# SHORT PROBLEM
Would you pull out every line of the material that contains the string "frame"?

# SOURCE EXCERPT
----------

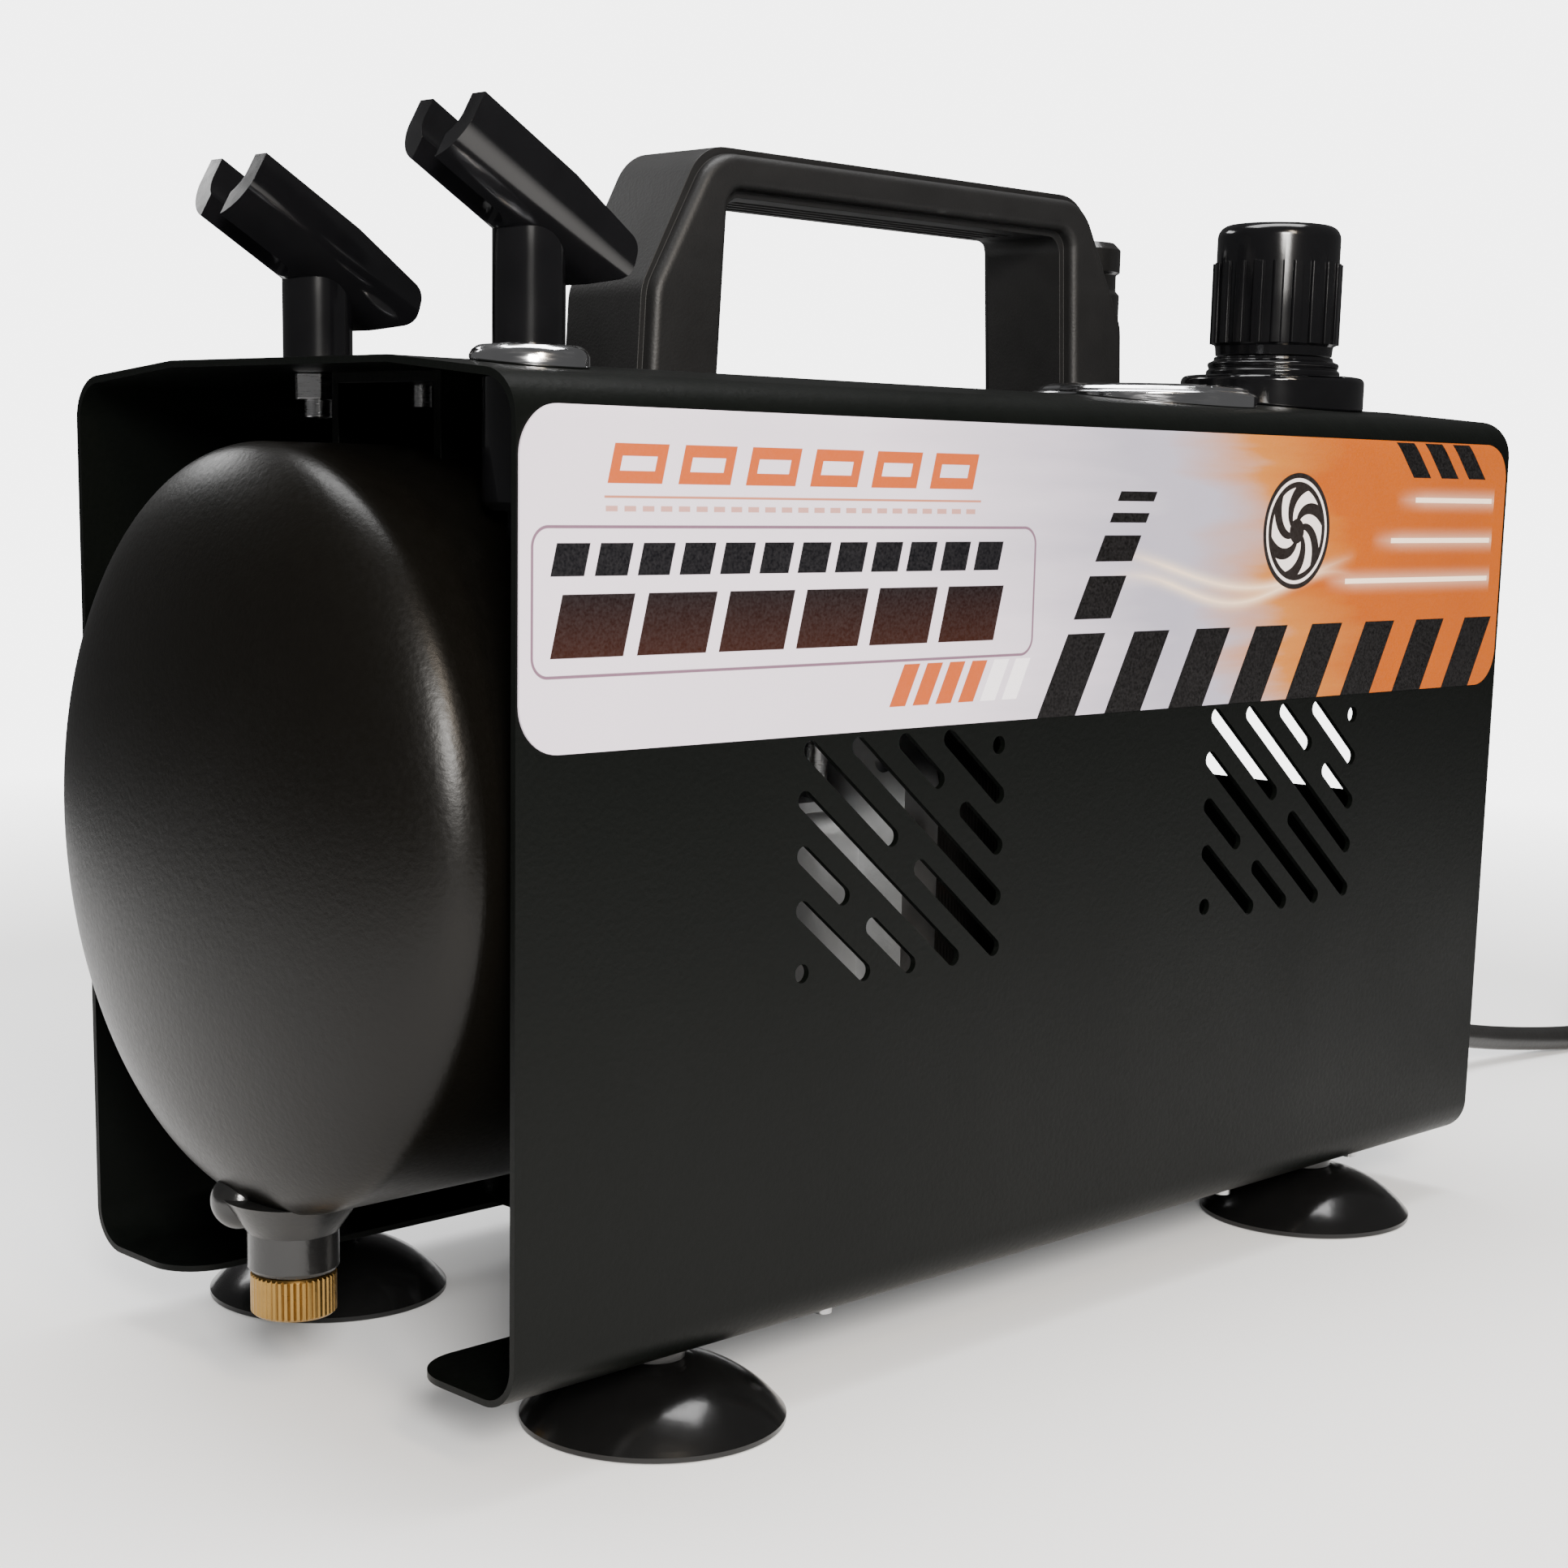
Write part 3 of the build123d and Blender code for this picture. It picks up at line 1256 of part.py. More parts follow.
with BuildPart() as cylinder_sleeve:
    with BuildSketch(Plane.XY.offset(CASE_TOP - 8)):
        with Locations((CYLINDER_X, 0)):
            Circle(CYLINDER_R + 3)
    extrude(amount=SLEEVE_TOP - CASE_TOP + 8)
    with BuildSketch(Plane.XY.offset(CASE_TOP)):
        with Locations((CYLINDER_X, 0)):
            Circle(22)
    extrude(amount=3)
    with BuildSketch(Plane.XY.offset(CASE_TOP - 10)):
        with Locations((CYLINDER_X, 0)):
            Circle(CYLINDER_R)
    extrude(amount=60, mode=Mode.SUBTRACT)
    # cooling fins
    for step in range(3):
        with BuildSketch(Plane.XY.offset(CASE_TOP + 7 + step * 5)):
            with Locations((CYLINDER_X, 0)):
                Circle(22)
                Circle(CYLINDER_R, mode=Mode.SUBTRACT)
        extrude(amount=1.8)
save("cylinder_sleeve", cylinder_sleeve.part)

with BuildPart() as valve_plate:
    with BuildSketch(Plane.XY.offset(SLEEVE_TOP)):
        with Locations((CYLINDER_X, 0)):
            RectangleRounded(HEAD_SIZE, HEAD_SIZE, 5)
        with Locations((CYLINDER_X - 6, 0), (CYLINDER_X + 6, 0)):
            Circle(2.2, mode=Mode.SUBTRACT)
        with Locations(*HEAD_BOLTS):
            Circle(2.5, mode=Mode.SUBTRACT)
    extrude(amount=3)
save("valve_plate", valve_plate.part)

HEAD_LOW = SLEEVE_TOP + 3
PORT_HEAD_X = -30.0
PORT_HEAD_Z = 146.0
with BuildPart() as cylinder_head:
    with BuildSketch(Plane.XY.offset(HEAD_LOW)):
        with Locations((CYLINDER_X, 0)):
            RectangleRounded(42, 42, 4)
    extrude(amount=HEAD_TOP - HEAD_LOW)
    for step in range(5):
        with BuildSketch(Plane.XY.offset(HEAD_LOW + step * 5)):
            with Locations((CYLINDER_X, 0)):
                RectangleRounded(HEAD_SIZE, HEAD_SIZE, 5)
        extrude(amount=2)
    # delivery port on the far side, intake port on the near side
    with BuildSketch(Plane.XZ.offset(-28)):
        with Locations((PORT_HEAD_X, PORT_HEAD_Z)):
            Circle(6)
    extrude(amount=10)
    with BuildSketch(Plane.XZ.offset(18)):
        with Locations((CYLINDER_X - 8, PORT_HEAD_Z)):
            Circle(6)
    extrude(amount=10)
    with BuildSketch(Plane.XY.offset(HEAD_LOW)):
        with Locations(*HEAD_BOLTS):
            Circle(2.5)
    extrude(amount=HEAD_TOP - HEAD_LOW, mode=Mode.SUBTRACT)
save("cylinder_head", cylinder_head.part)

with BuildPart() as head_bolts:
    with BuildSketch(Plane.XY.offset(CASE_TOP - 7.7)):
        with Locations(*HEAD_BOLTS):
            Circle(2.3)
    extrude(amount=HEAD_TOP - CASE_TOP + 7.7)
    with BuildSketch(Plane.XY.offset(HEAD_TOP)):
        with Locations(*HEAD_BOLTS):
            RegularPolygon(4.6, 6)
    extrude(amount=3.6)
save("head_bolts", head_bolts.part)

with BuildPart() as intake_filter:
    with BuildSketch(Plane.XZ.offset(28)):
        with Locations((CYLINDER_X - 8, PORT_HEAD_Z)):
            Circle(11)
    extrude(amount=12)
    fillet(intake_filter.edges().filter_by(GeomType.CIRCLE), 1.8)
save("intake_filter", intake_filter.part)

# ---------------------------------------------------------------- air hoses
HOSE_R = 3.0


def make_hose(points, bend):
    """A hose of straight runs joined by tangent arcs."""
    with BuildPart() as tube:
        with BuildLine() as route:
            FilletPolyline(*points, radius=bend)
        path = route.line
        with BuildSketch(Plane(origin=path @ 0, z_dir=path % 0)):
            Circle(HOSE_R)
        sweep(path=path)
    return tube.part


delivery_hose = make_hose(
    [
        (PORT_HEAD_X, 28, PORT_HEAD_Z),
        (PORT_HEAD_X, 48, PORT_HEAD_Z),
        (-60, 50, 144),
        (-60, 44, 120),
        (-76, 44, 120),
    ],
    7,
)
supply_hose = make_hose(
    [
        (-76, -44, 130),
        (-58, -44, 130),
        (-36, -46, 148),
        (0, -47, 150),
        (38, -46, 149),
        (70, -46, 137),
        (84, REGULATOR[1], PORT_Z),
        (REGULATOR[0] - PORT_REACH, REGULATOR[1], PORT_Z),
    ],
    6,
)
outlet_hose = make_hose(
    [
        (REGULATOR[0], REGULATOR[1] + PORT_REACH, PORT_Z),
        (REGULATOR[0], 22, PORT_Z),
        (OUTLET[0], OUTLET[1], PORT_Z - 4),
        (OUTLET[0], OUTLET[1], 150),
    ],
    6,
)
gauge_hose = make_hose(
    [
        (GAUGE[0], GAUGE[1], ROOF_Z - 38),
        (GAUGE[0], GAUGE[1], 126),
        (92, -53, 124),
        (REGULATOR[0], -59, PORT_Z),
        (REGULATOR[0], REGULATOR[1] - PORT_REACH, PORT_Z),
    ],
    7,
)
air_hoses = Compound(children=[delivery_hose, supply_hose, outlet_hose, gauge_hose])
save("air_hoses", air_hoses)

# ---------------------------------------------------------------- feet
with BuildPart() as feet:
    for place in FOOT_PLACES:
        with BuildSketch(Plane((place[0], place[1], 0), x_dir=(1, 0, 0), z_dir=(0, -1, 0))):
            with BuildLine():
                Polyline((STUD_R, 4.4), (STUD_R, FOOT_HEIGHT), (6.2, FOOT_HEIGHT), (6.6, 13.6),
                         (5.6, 13.0), (5.6, 11.6), (7.4, 11.0))
                ThreePointArc((7.4, 11.0), (17.0, 7.3), (FOOT_R - 0.7, 2.0))
                Polyline((FOOT_R - 0.7, 2.0), (FOOT_R, 1.2), (FOOT_R, 0.3), (FOOT_R - 0.5, 0),
                         (FOOT_R - 3, 0))
                ThreePointArc((FOOT_R - 3, 0), (12, 3.3), (STUD_R, 4.4))
            make_face()
        revolve(axis=Axis((place[0], place[1], 0), (0, 0, 1)))
save("feet", feet.part)

with BuildPart() as foot_bolts:
    with BuildSketch(Plane.XY.offset(6)):
        with Locations(*FOOT_PLACES):
            Circle(STUD_R)
    extrude(amount=18)
    with BuildSketch(Plane.XY.offset(FLOOR_IN)):
        with Locations(*FOOT_PLACES):
            RegularPolygon(4.6, 6)
            Circle(STUD_R, mode=Mode.SUBTRACT)
    extrude(amount=4)
save("foot_bolts", foot_bolts.part)

# ---------------------------------------------------------------- cord bracket and cord
RELIEF_LENGTH = 30.0
BRACKET_FACE = EXIT_X - RELIEF_LENGTH
END_WALL_TOP = 98.0       # an inner wall closes the lower half of the cord end
END_WALL_HALF = 56.8
with BuildPart() as cord_bracket:
    with BuildSketch(Plane.XY.offset(FLOOR_IN)):
        with Locations((CORD_BRACKET_X + 2, 0)):
            Rectangle(14, COVER_WIDTH - 2 * SHEET - 14)
        with Locations(*BRACKET_FOOT_SCREWS):
            Circle(2.0, mode=Mode.SUBTRACT)
    extrude(amount=PLATE_T)
    with BuildSketch(across(BRACKET_FACE - 1.5)):
        with Locations((0, (FLOOR_IN + END_WALL_TOP) / 2)):
            Rectangle(2 * END_WALL_HALF, END_WALL_TOP - FLOOR_IN)
        with Locations((EXIT_Y, EXIT_Z)):
            Circle(6.0, mode=Mode.SUBTRACT)
    extrude(amount=1.5)
    fillet(cord_bracket.edges().filter_by(Axis.X).group_by(Axis.Z)[-1], 5)
save("cord_bracket", cord_bracket.part)

RELIEF_AXIS = Axis((0, EXIT_Y, EXIT_Z), (1, 0, 0))
with BuildPart() as strain_relief:
    with BuildSketch(Plane((0, EXIT_Y, EXIT_Z), x_dir=(1, 0, 0), z_dir=(0, -1, 0))):
        turned(
            [
                (BRACKET_FACE - 6, 0),
                (BRACKET_FACE - 6, 7.5),
                (BRACKET_FACE - 1.5, 7.5),
                (BRACKET_FACE - 1.5, 6.0),
                (BRACKET_FACE, 6.0),
                (BRACKET_FACE, 8.5),
                (BRACKET_FACE + 3, 8.5),
                (BRACKET_FACE + 4.5, 6.6),
                (EXIT_X, 4.6),
                (EXIT_X, 0),
            ]
        )
    revolve(axis=RELIEF_AXIS)
save("strain_relief", strain_relief.part)

COIL_OUTER_R = COIL_MEAN_R + COIL_HALF_BAND
CORD_ROUTE = [
    Vector(EXIT_X, EXIT_Y, EXIT_Z),
    Vector(194, 9.5, 27.5),
    Vector(238, 10, 18.5),
    Vector(281, 7.5, 8.5),
    Vector(319, 1.0, 3.9),
    Vector(338, -3.0, CORD_R),
]


def cord_radii(route):
    """The largest arc that each corner's two runs allow."""
    radii = []
    for before, corner, after in zip(route, route[1:], route[2:]):
        turn = (corner - before).get_angle(after - corner)
        shorter = min((corner - before).length, (after - corner).length)
        radii.append(0.45 * shorter / tan(radians(turn / 2)))
    return radii


CORD_RADII = cord_radii(CORD_ROUTE)
with BuildPart() as mains_cord:
    with BuildLine() as cord_line:
        FilletPolyline(*CORD_ROUTE, radius=CORD_RADII)
    cord_path = cord_line.line
    with BuildSketch(Plane(origin=cord_path @ 0, z_dir=cord_path % 0)):
        Circle(CORD_R)
    sweep(path=cord_path)
save("mains_cord", mains_cord.part)

# coil: its outer shape, with the tail that leaves it for the plug
TAIL_START = Vector(COIL_X - 14, COIL_Y - COIL_OUTER_R, 2 * CORD_R * COIL_LAYERS - CORD_R - 1.0)
RELIEF_TIP = Vector(COIL_X - 44, COIL_Y - COIL_OUTER_R, PLUG_Z)
with BuildPart() as mains_cord_coil:
    with BuildSketch(Plane.XY):
        with Locations((COIL_X, COIL_Y)):
            Circle(COIL_OUTER_R + CORD_R)
            Circle(COIL_MEAN_R - COIL_HALF_BAND - CORD_R, mode=Mode.SUBTRACT)
    extrude(amount=2 * CORD_R * COIL_LAYERS)
    with BuildSketch(Plane(origin=TAIL_START, z_dir=RELIEF_TIP - TAIL_START)):
        Circle(CORD_R)
    extrude(amount=(RELIEF_TIP - TAIL_START).length)
save("mains_cord_coil", mains_cord_coil.part)

PLUG_RELIEF = 24.0
PLUG_LENGTH = 34.0
PLUG_R = 12.8
PLUG_BACK = RELIEF_TIP.X - PLUG_RELIEF
PLUG_FACE = PLUG_BACK - PLUG_LENGTH
PLUG_AXIS = Axis((0, RELIEF_TIP.Y, PLUG_Z), (1, 0, 0))
with BuildPart() as mains_plug:
    with BuildSketch(Plane((0, RELIEF_TIP.Y, PLUG_Z), x_dir=(1, 0, 0), z_dir=(0, -1, 0))):
        turned(
            [
                (RELIEF_TIP.X + 1, 0),
                (RELIEF_TIP.X + 1, 4.4),
                (PLUG_BACK, 6.2),
                (PLUG_BACK - 4, 8.5),
                (PLUG_FACE + 14, PLUG_R - 1.2),
                (PLUG_FACE + 5, PLUG_R),
                (PLUG_FACE, PLUG_R),
                (PLUG_FACE, 0),
            ]
        )
    revolve(axis=PLUG_AXIS)
    # two blades and an earth pin
    with BuildSketch(across(PLUG_FACE - 16)):
        with Locations((RELIEF_TIP.Y - 6.35, PLUG_Z + 3), (RELIEF_TIP.Y + 6.35, PLUG_Z + 3)):
            Rectangle(1.5, 6.3)
        with Locations((RELIEF_TIP.Y, PLUG_Z - 7)):
            Circle(2.4)
    extrude(amount=16)
save("mains_plug", mains_plug.part)

TUBE_LENGTH = sum(edge.length for edge in cord_line.edges())
print(len(WRITTEN), "pieces written")
print("cord bend radii", [round(r, 1) for r in CORD_RADII])
print("cord tube length", round(TUBE_LENGTH, 1))
print("cord tube volume", round(mains_cord.part.volume), "of", round(pi * CORD_R**2 * TUBE_LENGTH))
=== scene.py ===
"""Looks of the airbrush compressor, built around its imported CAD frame. Lengths are in metres."""

import json
from math import cos, pi, radians, sin

import bmesh
import bpy
from mathutils import Matrix, Vector

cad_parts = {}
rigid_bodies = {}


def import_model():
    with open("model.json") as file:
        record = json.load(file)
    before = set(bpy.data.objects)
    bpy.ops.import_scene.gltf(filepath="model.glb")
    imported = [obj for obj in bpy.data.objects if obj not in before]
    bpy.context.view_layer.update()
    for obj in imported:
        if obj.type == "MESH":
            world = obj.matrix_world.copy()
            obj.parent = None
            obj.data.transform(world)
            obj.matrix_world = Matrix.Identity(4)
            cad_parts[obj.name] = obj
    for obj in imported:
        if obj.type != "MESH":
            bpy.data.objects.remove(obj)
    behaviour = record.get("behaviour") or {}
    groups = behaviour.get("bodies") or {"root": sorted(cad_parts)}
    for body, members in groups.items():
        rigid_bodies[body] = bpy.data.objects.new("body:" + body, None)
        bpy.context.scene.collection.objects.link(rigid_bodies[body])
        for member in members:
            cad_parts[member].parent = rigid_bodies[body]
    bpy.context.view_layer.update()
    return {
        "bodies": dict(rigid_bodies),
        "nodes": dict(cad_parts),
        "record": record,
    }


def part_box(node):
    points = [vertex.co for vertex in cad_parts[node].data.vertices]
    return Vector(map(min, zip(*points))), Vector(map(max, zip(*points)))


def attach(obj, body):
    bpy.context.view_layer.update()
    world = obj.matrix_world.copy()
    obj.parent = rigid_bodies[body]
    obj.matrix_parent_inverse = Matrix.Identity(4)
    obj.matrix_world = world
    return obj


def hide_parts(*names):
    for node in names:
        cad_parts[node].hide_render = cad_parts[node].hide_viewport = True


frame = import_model()
NODES = frame["nodes"]
MM = 0.001


# ---------------------------------------------------------------- camera
CAMERA_PLACE = (-0.39038, -0.38149, 0.16646)
CAMERA_RIGHT = Vector((0.70894, -0.70496, 0.02090))
CAMERA_UP = Vector((0.10962, 0.13925, 0.98417))
CAMERA_LENS = 59.87
CAMERA_SHIFT = (-0.0050, 0.1015)


def make_camera():
    """The photograph's camera: eye a little below the roof, facing the near corner."""
    back = CAMERA_RIGHT.cross(CAMERA_UP)
    data = bpy.data.cameras.new("camera")
    data.sensor_width = 36.0
    data.lens = CAMERA_LENS
    data.shift_x, data.shift_y = CAMERA_SHIFT
    data.clip_start = 0.01
    data.clip_end = 60.0
    camera = bpy.data.objects.new("camera", data)
    turn = Matrix((CAMERA_RIGHT, CAMERA_UP, back)).transposed().to_4x4()
    camera.matrix_world = Matrix.Translation(CAMERA_PLACE) @ turn
    bpy.context.scene.collection.objects.link(camera)
    bpy.context.scene.camera = camera


make_camera()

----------

# TASK RESPONSE
"""Looks of the airbrush compressor, built around its imported CAD frame. Lengths are in metres."""
frame = import_model()
NODES = frame["nodes"]